What pairs perfectly withy a great burger? A deliscious, fresh salad of course! This is one of our go-to salads and also happens to be vegan and gluten free.

Course Salad
Cuisine Mediterranean
Keyword gluten free potato salad, potato salad, seven layer salad, seven layer sweet potato salad, Sweet potato, sweet potato salad, vegan potato salad
Prep Time 10 minutes
Cook Time 50 minutes
Servings 8 people
Author Kitchen Door Catering

Ingredients

  • 3 large Sweet Potatos peeled & cubed into 1" cubes
  • 2 Tbsp Olive Oil
  • 1/2 tsp Salt
  • 1/2 tsp Pepper
  • 15 oz can Black Beans drained and rinsed
  • 1 large Red Bell Pepper seeded and diced
  • 1 large Purple Cabbage chopped
  • 1 cup Corn fresh or frozen
  • 3 stalks Green Onion thinly sliced
  • 2 Tbsp Honey
  • 2 Tbsp Dijon Mustard
  • 2 Tbsp Olive Oil
  • 2 Tbsp Lime Juice
  • 2 Tbsp Apple Cider Vinegar
  • 2 cloves Gralic pureed
  • 3 Tbsp Chipotle Peppers in Adobo Sauce
  • 1/4 bunch Flat Leaf Parsley washed and chopped

Instructions

  1. Toss diced sweet potatoes in olive oil and season with salt and pepper, place on baking sheet (parchment lined if you have).  In a preheated 400 degree oven, bake for 35-45 minutes until fork tender and slightly caramelized on the exterior.  

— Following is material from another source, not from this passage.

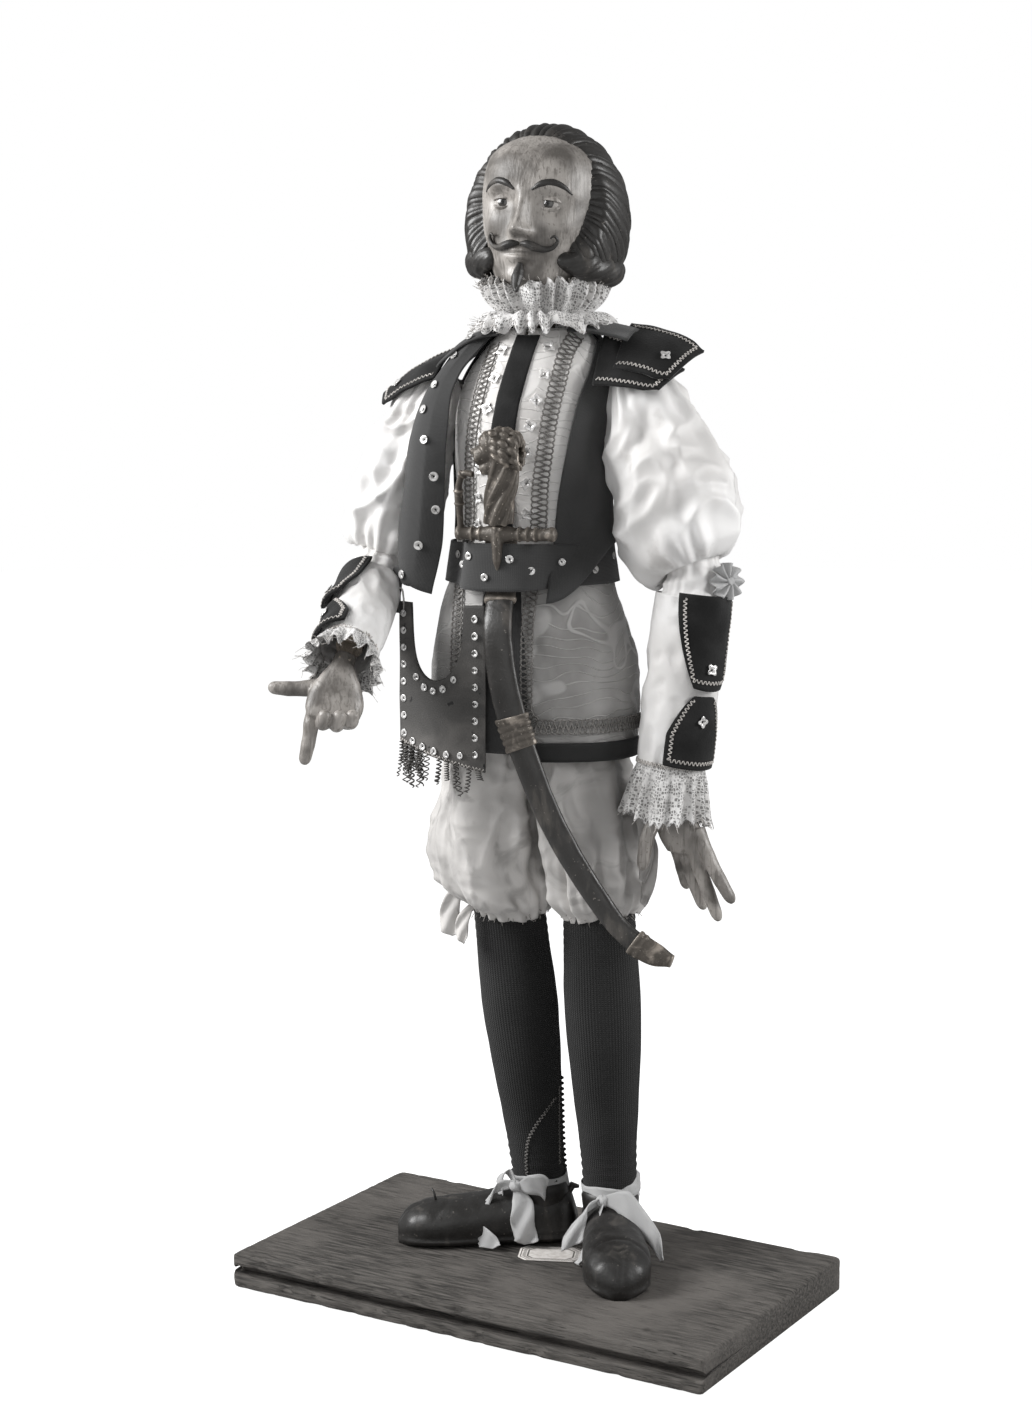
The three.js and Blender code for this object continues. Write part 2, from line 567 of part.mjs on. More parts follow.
// The scabbard's own body stops short inside its metal end.
function scabbard() {
  const all = sabreStations(0, 9);
  all.push(between(all[9], sabreStations(10, 10)[0], 0.12));
  const [first, second] = [all[0], all[1]];
  all[0] = between(first, second, 0.1);
  return limb(all, ACROSS_SABRE);
}
function scabbardBand() {
  const places = sabreStations(4, 6);
  const stations = [between(places[0], places[1], 0.45), places[1], between(places[1], places[2], 0.3)];
  const thicker = (grow) => stations.map(({ at, r, d }) => ({ at, r: r + grow, d: d + grow }));
  return shell(limbRings(thicker(1.7), ACROSS_SABRE), limbRings(thicker(0.35), ACROSS_SABRE));
}
function chape() {
  const [a, b, c] = sabreStations(9, 11);
  const start = between(a, b, 0.16);
  return limb([{ ...start, r: 8, d: 4.8 }, { ...b, r: 6.8, d: 4.4 }, { ...c, r: 5, d: 3.6 }], ACROSS_SABRE);
}
const GUARD_Z = 474;
const GUARD_Y = -53;
const crossguard = () => limb([
  { at: vec(-36, GUARD_Y, GUARD_Z - 1), r: 3.6 }, { at: vec(-24, GUARD_Y, GUARD_Z), r: 3.6 },
  { at: vec(-10, GUARD_Y, GUARD_Z + 0.5), r: 4.6, d: 6 }, { at: vec(10, GUARD_Y, GUARD_Z), r: 3.4 },
  { at: vec(27, GUARD_Y, GUARD_Z - 1), r: 2.6 },
], { across: UP, n: 10 });
// The grip is carved as a beast's neck, and its head, with a jutting muzzle, is the pommel.
function grip() {
  const neck = limb([
    { at: vec(-9, GUARD_Y, GUARD_Z + 6.5), r: 8, d: 6.5 }, { at: vec(-8, -55, 492), r: 8.5, d: 7 },
    { at: vec(-5, -57, 508), r: 9.5, d: 8 }, { at: vec(-5, -59, 522), r: 10, d: 8.5 },
    { at: vec(-9, -60, 531), r: 8, d: 7 }, { at: vec(-11, -60, 535), r: 4, d: 4 },
  ], { n: 12 });
  const muzzle = limb([
    { at: vec(-8, -60, 524), r: 7, d: 6.5 }, { at: vec(-19, -61, 518), r: 5.5, d: 5.5 },
    { at: vec(-24, -61, 515), r: 4, d: 4.4 },
  ], { across: UP, n: 10 });
  return join(neck, muzzle);
}
// The knuckle bow runs from below the muzzle to the end of the guard.
const knuckleBow = () => limb([
  { at: vec(-23, -61, 508), r: 2.6, d: 2.8 }, { at: vec(-28, -60, 509), r: 2.8 },
  { at: vec(-31.5, -58, 504), r: 2.8 },
  { at: vec(-32, -56, 492), r: 2.6 }, { at: vec(-32, -54, GUARD_Z + 4.6), r: 2.6 },
], { across: vec(0, 1, 0), n: 8 });
add("sabre_crossguard", crossguard(), "bronze_paint");
add("sabre_grip", grip(), "bronze_paint");
add("sabre_knuckle_bow", knuckleBow(), "bronze_paint");
add("scabbard", scabbard(), "scabbard_paint");
add("scabbard_band", scabbardBand(), "bronze_paint");
add("scabbard_chape", chape(), "bronze_paint");

// ---- Neck and head ---------------------------------------------------------------------------------------

const NECK = vec(2, 0, 0);
const neckAt = (z, x = 0, y = 0) => vec(NECK.x + x, y, z);
const nodPin = (r = PIN_R, long = 28) => rod(neckAt(NOD_Z, -long / 2), neckAt(NOD_Z, long / 2), r, 10);
const neckPeg = () => cut(
  join(rod(neckAt(557), neckAt(614), 8, 16), rod(neckAt(NECK_TOP_Z - 1.5), neckAt(NECK_TOP_Z + 1.2), 12, 16)),
  nodPin(PIN_R + GAP, 60),
);
// Height, forward shift, half width and half depth of the head with its carved hair.
const HEAD = [
  [599, 3, 15, 15], [607, 2, 17, 18], [612, 0, 27, 29], [619, -1, 38, 38], [632, 0, 45, 44],
  [650, 1, 49.5, 47], [668, 1, 48.5, 48], [685, 1, 44, 46], [699, 2, 35, 39], [709, 3, 22, 26],
  [715, 4, 7, 9],
];
const HEAD_X = 3;
function head() {
  const skull = loft(HEAD.map(([z, y, rx, ry]) => ring(neckAt(z, HEAD_X, y), rx, ry, { n: 20 })));
  const nose = limb([
    { at: neckAt(668, 0, -44), r: 4, d: 4 }, { at: neckAt(652, 0, -49), r: 6, d: 5.5 },
    { at: neckAt(645, 0, -47), r: 7, d: 4 },
  ], { n: 8 });
  const moustache = limb([
    { at: neckAt(646, -22, -42), r: 2.2 }, { at: neckAt(640, -12, -46), r: 3.6 },
    { at: neckAt(641, 0, -48), r: 3.6 },
    { at: neckAt(640, 12, -46), r: 3.6 }, { at: neckAt(646, 22, -42), r: 2.2 },
  ], { across: UP, n: 8 });
  const goatee = limb([
    { at: neckAt(636, 0, -42), r: 4 }, { at: neckAt(627, 0, -42), r: 6, d: 5 },
    { at: neckAt(619, 0, -41), r: 3 },
  ], { n: 8 });
  const hole = rod(neckAt(597), neckAt(620), 11.6, 16);
  return cut(join(skull, nose, moustache, goatee), hole, nodPin(PIN_R + GAP, 60));
}
add("neck_peg", neckPeg(), "carved_wood");
add("nod_pin", nodPin(), "steel");
add("head", head(), "flesh_paint");

// ---- Arms ------------------------------------------------------------------------------------------------

// A shoulder link turns in the torso on its axle, and the arm lifts on a cross pin through its eye.
const EYE_HALF = 2.5;
function shoulderLink(side) {
  const x = (d) => vec(side.sign * d, 0, 560);
  const centre = Math.abs(side.shoulder.x);
  const axle = rod(x(28), x(centre - 12), AXLE_R);
  const plate = boxAt([14, 2 * EYE_HALF, 7], x(centre - 7));
  const eye = rod(x(centre).add(vec(0, -EYE_HALF, 0)), x(centre).add(vec(0, EYE_HALF, 0)), 6);
  return cut(join(axle, plate, eye), raisePin(side, PIN_R + GAP, 20));
}
const raisePin = (side, r, long) =>
  rod(side.shoulder.clone().add(vec(0, -long / 2, 0)), side.shoulder.clone().add(vec(0, long / 2, 0)), r, 10);
const BONE_R = 9;
const TONGUE = 7;
const alongArm = (side, d) => side.shoulder.clone().addScaledVector(side.armWay, d);
// The elbow's axis, the way across it, and the limb's own way back up, square to each other.
const elbowBasis = (side, way) => {
  const z = way.clone().projectOnPlane(side.elbowAxis).normalize().negate();
  return [side.elbowAxis.clone(), z.clone().cross(side.elbowAxis), z];
};
const elbowPin = (side, r = PIN_R, long = 16) => rod(
  side.elbow.clone().addScaledVector(side.elbowAxis, -long / 2),
  side.elbow.clone().addScaledVector(side.elbowAxis, long / 2), r, 10,
);
function upperArm(side) {
  const body = limb([
    { at: alongArm(side, -7), r: 6 }, { at: alongArm(side, 0), r: BONE_R },
    { at: alongArm(side, 70), r: BONE_R },
    { at: alongArm(side, ARM_LENGTH), r: BONE_R }, { at: alongArm(side, ARM_LENGTH + 7), r: 6 },
  ], { across: side.elbowAxis, n: 12 });
  const slot = boxAt([60, 2 * EYE_HALF + 2 * GAP, 30], side.shoulder.clone().add(vec(0, 0, 15 - 9)));
  const basis = elbowBasis(side, side.armWay);
  const fork = boxAt([TONGUE + 4 * GAP, 40, 34], side.elbow.clone().addScaledVector(basis[2], -6), basis);
  const bone = cut(body, slot, fork, elbowPin(side, PIN_R + GAP, 40));
  return join(bone, raisePin(side, PIN_R, 14));
}
// The puffed sleeve, gathered at both ends, lies against the side of the trunk.
function puffSleeve(side) {
  const rings = (grow) => side.armPuff.map(([d, r]) =>
    ring(alongArm(side, d).add(vec(side.sign * side.puffOut, 0, 0)), r + grow, r + grow));
  const trunk = loft(levels(430, 580, 12).map((z) => trunkRing(z, 6)));
  return cut(shell(rings(0), rings(-CLOTH)), trunk, ...armHoles());
}
const forearmFrame = (side) =>
  new THREE.Matrix4().makeBasis(...elbowBasis(side, side.forearmWay)).setPosition(side.elbow);
// In this frame the forearm and all it wears hang down -Z from the elbow, and +X is the elbow's axis.
const down = (d, x = 0, y = 0) => vec(x, y, -d);
function forearm(side) {
  const body = limb([
    { at: down(13), r: BONE_R }, { at: down(50), r: 10 }, { at: down(side.forearm - 12), r: 8 },
  ], { n: 12 });
  const tongue = boxAt([TONGUE, 12, 24], down(8));
  const tip = boxAt([TONGUE, 8, 22], down(side.forearm - 6));
  const pin = (d, r) => rod(down(d, -30), down(d, 30), r, 10);
  return cut(join(body, tongue, tip), pin(0, PIN_R + GAP), pin(side.forearm, PIN_R + GAP));
}
// The lower sleeve is a tube round the forearm, a little narrower at its two ends.
const sleeveR = (side, d) => side.sleeveR * (1 - 0.1 * ((2 * d - side.forearm) / side.forearm) ** 2);
const lowerSleeve = (side) => shell(...[0, -CLOTH].map((grow) => levels(...side.sleeveSpan, 4).map((d) => {
  const r = sleeveR(side, d) + grow;
  return ring(down(d), r, r);
})));
// A velvet flap lies on the outside of the sleeve, from one distance down the arm to another.
const sleeveFlap = (side, from, to, half, narrow) => slab((u, v, face) => {
  const d = from + (to - from) * v;
  const spread = half * (1 - narrow * v);
  const a = THREE.MathUtils.degToRad(side.flapTurn + spread * (2 * u - 1));
  const grow = sleeveR(side, d) + 0.8 + 1.4 * face;
  return down(d, grow * Math.cos(a), grow * Math.sin(a));
}, 6, 4);
const laceCuff = (side) => shell(...[0, -CLOTH].map((grow) => levels(0, 1, 3).map((t) => {
  const r = side.sleeveR - 1.5 + 4 * t + grow;
  return ring(down(side.sleeveSpan[1] + 0.5 + side.cuffSpan * t), r, r);
})));
// The hand hangs from the wrist pin, which is fast in it. Each finger is a list of places.
const finger = (points, r) =>
  limb(points.map((p, k) => ({ at: p, r: r * (1 - 0.1 * k) })), { across: vec(0, 1, 0), n: 6 });
const HANDS = {
  right: {
    palm: [[6, 1, 0, 8, 8], [12, 2, 0, 11, 8], [24, 3, 0, 17, 8], [38, 3, 0, 15, 7]],
    fingers: [
      [vec(-6, 3, -20), vec(-22, 7, -25), vec(-36, 10, -28)],
      [vec(-7, 1, -34), vec(-5, 6, -48), vec(-3, 12, -64)],
      [vec(0, -1, -35), vec(0, -9, -43), vec(0, -17, -38)],
      [vec(8, -1, -34), vec(8, -9, -41), vec(8, -16, -35)],
      [vec(14, -1, -31), vec(15, -8, -37), vec(15, -14, -32)],
    ],
  },
  left: {
    palm: [[6, 1, 0, 8, 8], [14, 3, 0, 11, 8], [32, 7, 0, 13, 7.5], [46, 14, 0, 15, 6.5]],
    fingers: [
      [vec(1, -3, -18), vec(-7, -8, -42), vec(-8, -9, -64)],
      [vec(24, -3, -41), vec(35, -6, -58), vec(48, -6, -75)],
      [vec(19, -1, -44), vec(29, -2, -66), vec(40, -1, -88)],
      [vec(13, 1, -44), vec(20, 4, -65), vec(29, 7, -84)],
      [vec(6, 2, -41), vec(11, 8, -58), vec(16, 12, -74)],
    ],
  },
};
function hand(name) {
  const { palm, fingers } = HANDS[name];
  const body = loft(palm.map(([d, x, y, rx, ry]) => ring(down(d, x, y), rx, ry, { n: 12, power: 2.3 })));
  const ears = rod(down(-5), down(8), 7.5, 14);
  const solid = cut(join(body, ears, ...fingers.map((points) => finger(points, 5))),
    boxAt([TONGUE + 2 * GAP, 40, 29], down(-5.5)));
  return join(solid, rod(down(0, -7), down(0, 7), PIN_R, 10));
}
for (const [name, side] of Object.entries(SIDES)) {
  add(`${name}_shoulder_link`, shoulderLink(side), "steel");
  add(`${name}_upper_arm`, upperArm(side), "carved_wood");
  add(`${name}_elbow_pin`, elbowPin(side), "steel");
  add(`${name}_puff_sleeve`, puffSleeve(side), "white_satin");
  const arm = new THREE.Group();
  arm.applyMatrix4(forearmFrame(side));
  figure.add(arm);
  add(`${name}_forearm`, forearm(side), "carved_wood", arm);
  add(`${name}_lower_sleeve`, lowerSleeve(side), "white_satin", arm);
  const [top, bottom] = side.sleeveSpan;
  const middle = (top + bottom) / 2;
  add(`${name}_elbow_flap`, sleeveFlap(side, top, middle - 2, 48, 0.5), "black_velvet", arm);
  add(`${name}_wrist_flap`, sleeveFlap(side, middle + 8, bottom, 40, -0.3), "black_velvet", arm);
  add(`${name}_lace_cuff`, laceCuff(side), "lace", arm);
  const wrist = new THREE.Group();
  wrist.position.set(0, 0, -side.forearm);
  wrist.rotation.x = THREE.MathUtils.degToRad(side.wristBend);
  arm.add(wrist);
  add(`${name}_hand`, hand(name), "flesh_paint", wrist);
}

export default part;
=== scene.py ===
"""The looks of a carved cavalier marionette on a plank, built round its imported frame.

Shapes are worked out in millimetres in the figure's own frame (x to its left, -y its front, z up) and
are turned into the row frame, in metres, when a piece is made.
"""

import math
import random

import bmesh
import bpy
import numpy as np
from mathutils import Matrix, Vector, noise


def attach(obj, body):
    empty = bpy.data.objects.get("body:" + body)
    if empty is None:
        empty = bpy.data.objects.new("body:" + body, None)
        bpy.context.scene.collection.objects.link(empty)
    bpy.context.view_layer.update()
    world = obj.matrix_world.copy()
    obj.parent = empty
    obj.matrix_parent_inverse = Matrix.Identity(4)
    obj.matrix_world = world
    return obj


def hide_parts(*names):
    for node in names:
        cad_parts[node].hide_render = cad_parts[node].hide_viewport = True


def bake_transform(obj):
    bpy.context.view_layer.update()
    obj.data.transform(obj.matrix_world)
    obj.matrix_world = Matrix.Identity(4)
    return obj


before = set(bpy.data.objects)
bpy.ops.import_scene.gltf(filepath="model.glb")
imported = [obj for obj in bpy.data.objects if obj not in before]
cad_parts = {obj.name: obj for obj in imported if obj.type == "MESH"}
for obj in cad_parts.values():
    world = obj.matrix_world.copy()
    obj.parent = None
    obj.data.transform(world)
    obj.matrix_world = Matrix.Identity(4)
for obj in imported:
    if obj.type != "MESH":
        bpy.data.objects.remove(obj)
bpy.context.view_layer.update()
draw = random.Random(11)

MM = 0.001
FIGURE = np.array([-8.0, 16.0, 0.0])
YAW = math.radians(14)
TURN = np.array([[math.cos(YAW), -math.sin(YAW), 0], [math.sin(YAW), math.cos(YAW), 0], [0, 0, 1]])
GROUND = 22
TAU = 2 * math.pi


def from_figure(points):
    """Figure frame, mm, to the row frame, m."""
    return (np.asarray(points, float) @ TURN.T + FIGURE) * MM


def to_figure(points):
    """Back from the row frame in metres to the figure's own frame in millimetres."""
    x, y, z = (np.asarray(points, float) / MM).T
    x, y = x - FIGURE[0], y - FIGURE[1]
    return np.stack(
        [x * math.cos(YAW) + y * math.sin(YAW), y * math.cos(YAW) - x * math.sin(YAW), z], axis=-1
    )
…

  2. In a blender, combine Honey, Dijon, Olive Oil, Lime Juice, Apple Cider Vin, garlic and Chipotle Peppers in Adobo.  Blend until combined, taste and season with salt and pepper.

  3. Once potatoes have been removed from the oven and cooled slightly (warm/hot temperature) add them with the corn, cabbage, black beans, red pepper to a large bowl.  Add in dressing from blender, remaining chopped parsley and green onion.  Toss well, taste and season, tweak as desired.  Preferably, let marinade for 2-3 hours prior to serving.